I also needed some granular sources to be placed alongside Timothy Leary’s The Psychedelic Experience: A Manual Based on the Tibetan Book of the Dead.  This text, and Leary’s social vision, became central to the conversations we carried over the semester. The students delighted me with their attention to the social and political visions of the drug culture. Leary makes cameo appearances in a number of other course readings. Leary argued that revolutionaries must drop out of the social order, of course. But, he also posited a social and political vision of oneness with humanity via the cosmic experience of LSD. What I needed to help make Leary a key player in the class were some of the basic facts of his biography (these can be covered in lectures) but also a few newspaper articles on him. Next time I plan to cut down on the pages assigned from The Psychedelic Experience to have students focus on the press releases explaining why Leary was fired from Harvard in 1962. Harvard, in fact, has a nice little website with a very helpful bibliography.
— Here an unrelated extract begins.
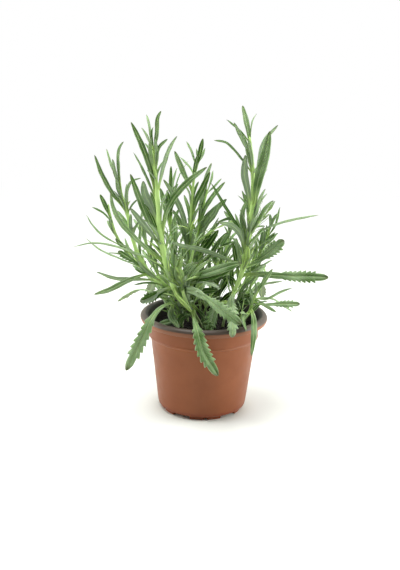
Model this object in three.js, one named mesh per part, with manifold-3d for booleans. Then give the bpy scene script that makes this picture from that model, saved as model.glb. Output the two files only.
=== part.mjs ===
// A young lavender with toothed and plain leaves, in a round two-tone plastic nursery pot.
// Millimetres, +Z up. The origin is on the pot's axis, at the surface that the pot stands on.
import * as THREE from "three";
import { mergeVertices } from "three/addons/utils/BufferGeometryUtils.js";
import Module from "manifold-3d";

const wasm = await Module();
wasm.setup();

// Pot. The lip's sections are [radius, distance below the pot's top].
const potHeight = 101.3;
const wall = 1.6;
const lipUnderside = [[58.6, 2.4], [61, 1.6], [62.5, 3.1], [62.2, 8]];
const lipOver = [[63.5, 8], [65, 4.4], [64.2, 2.1], [62.4, 0.4], [60, 0], [57, 1.4]];
const collar = { topRadius: 57, bottomRadius: 55.8, ridge: 0.4, top: 96, bottom: 78 };
const bore = { topRadius: 54.8, bottomRadius: 44 };
const body = { topRadius: 53.9, bottomRadius: 45.6, top: 76.6, bottom: 8 };
const floorHeight = 3;
const corner = { radius: 41.8, lowRadius: 44.9, lowHeight: 4.6 };
const innerCorner = { radius: 38.6, lowRadius: 42, lowHeight: 6 };
const foot = { count: 5, turn: 6, angle: 45, outerRadius: 41.2, innerRadius: 34, sunk: 0.8, arcSteps: 5 };
const notch = { length: 20, width: 3.2, height: 1.8, middleRadius: 39.2 };
const drain = { radius: 3.5, ringRadius: 27, sides: 8 };
const centrePad = { radius: 11, sides: 16 };
const roundSteps = 36;

// Soil, and the plain holes that the stems stand in
const soil = { edgeHeight: 85, middleHeight: 87.5, bottomRadius: 37.4, gap: 0.35 };
const soilRings = [0.8, 0.45];
const soilSteps = 24;
const holeGap = 0.4;
const holeSides = 6;
const rootDepth = 13;
const straightAbove = 3;

// Stems and blades. Shares run from 0 at a stem's or blade's foot to 1 at its tip.
const stalkSides = 4;
const stalkStep = 20;
const stalkPoint = 0.3;
const stalkTaper = 4;
const blade = { keel: 0.9, fold: 0.12 };
const plainBlade = { foot: 0.55, fullness: 0.5, widest: 1.2, size: 0.88 };
const toothedBlade = { foot: 0.3, fullness: 0.55, widest: 2.3, size: 1 };
const plainShares = [0, 0.22, 0.52, 0.86];
const shortShares = [0, 0.32, 0.8];
const tooth = { from: 0.46, to: 0.85, lean: 0.42, peak: 0.6, valley: 0.7, crown: 1.14 };
const toothlessShares = { foot: [0, 0.16], end: 0.94 };
const shortBlade = 38;
const lineStep = 0.01;
const lineSamples = 400;

// A leaf that would come within the clearance of another node swings by these counts of steps
const clearance = 0.35;
const swings = [0, 1, -1, 2, -2, 3, -3, 4, -4];
const depthSwing = 5;
const headingSwing = 14;

// How much the seeded draws vary the leaves that are placed by rule, and how much those bend
const variation = { share: 0.012, heading: 12, long: 0.14, spread: 5, wide: 0.12 };
const bend = { mean: 9, range: 6 };
const seeds = { first: 101, step: 37 };

// The front view that places the stems and leaves. A picture point is [across, down] in
// pixels of a picture 400 wide and 570 high, and depth is the distance behind the pot's axis.
const view = { distance: 870, height: 366, turn: -0.0054, tilt: 0.2655, roll: 0.0248 };
const picture = { middle: [200, 285], focal: 890 };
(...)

I found that primary and secondary source pairing worked well when I matched Michael Herr’s Dispatches with Michael J. Kramer’s The Republic of Rock. Kramer analyzes how soldiers in Vietnam listened to Jimmy Hendrix and partook of the existential angst of the home front. Rock and Roll helped to transport the counterculture to bases and jungles of Vietnam. Thus, we could explore, as a class, just how deeply the anti-establishment ethos had penetrated into a key bastion of the establishment: the military. Rock and Roll, promoted by the military commanders to boost morale and played on official radio stations, circulated counterculture ideas among the troops that undermined authority. We listened to “The Watchtower” and asked ourselves not only what the lyrics meant but about the reception history of the song itself among the troops. Herr manages to capture a similar phenomenon: the everyday resistance and anxiety of the soldiers. I want to design more lessons along these lines, with a source of academic history and a primary source of a participation on the ground.

As for the classics, I found that I should have assigned One Flew Over the Cuckoo’s Nest or Catch-22. I want the next class to explore the (perceived) absurdity of the bureaucratic establishment, a central trope of early 1960s literature. I found that a deep exploration of the irrationality of social and military hierarchy was a much needed framework as the course pushed forward. We needed this paradigm in our intellectual toolkit. Primary sources seem somewhat limited in capturing this sentiment: a deep dive into a canonical writing is required. Next time Joseph Heller or Ken Kesey (as an author rather than a protagonist!) will grace the syllabus.

The next modification is perhaps a perennial struggle in our teaching: I want lectures and discussions to have a much more fruitful relationship. Lectures on the Sixties should capture the quantity and breadth of the social and political agitation. How many communes were in the US as of 1970? Around 7,000. How many women marched with Friedan at “The Women’s March for Equality” in New York City? 10,000 or so. The texts I assign should capture the essence or the emotions of the movement.  I want to assign Herbert Marcuse’s Essay on Liberation again, but I want to lecture more precisely on the social history of student rebellions. I want to offer a better contextualization of Marcuse’s text in the history of Cold War American capitalism and, dare I say, the intellectual history of Marxism. Too often, I titled towards one, or the other, lecture or discussion. I should always remind myself that they are not mutually exclusive: lectures can generate discussion and discussions, of course, feed material into our lectures. Questions raised in discussion can be explored more fully in a lecture, even if they go unanswered.

Finally, I opted for my spring 2019 course to feature 5 medium-sized papers and a lengthy research paper (8 pages). I am going to seriously entertain scaling down to more frequent papers that are shorter in length. The sources of The Sixties – social, political, cultural, and economic – ooze creativity. They are vibrant and strident calls for emancipation, whether through identity or mind-alterations. I want to offer students more opportunities to thread sources together. What does The Electric Kool-Aid Acid Test teach us about Chicano Liberation? How might Black Power: The Politics of Liberation enter into conversation with All The President’s Men?

In writing this post, I have entered myself into a contract to make these changes for next year! Thanks for following along.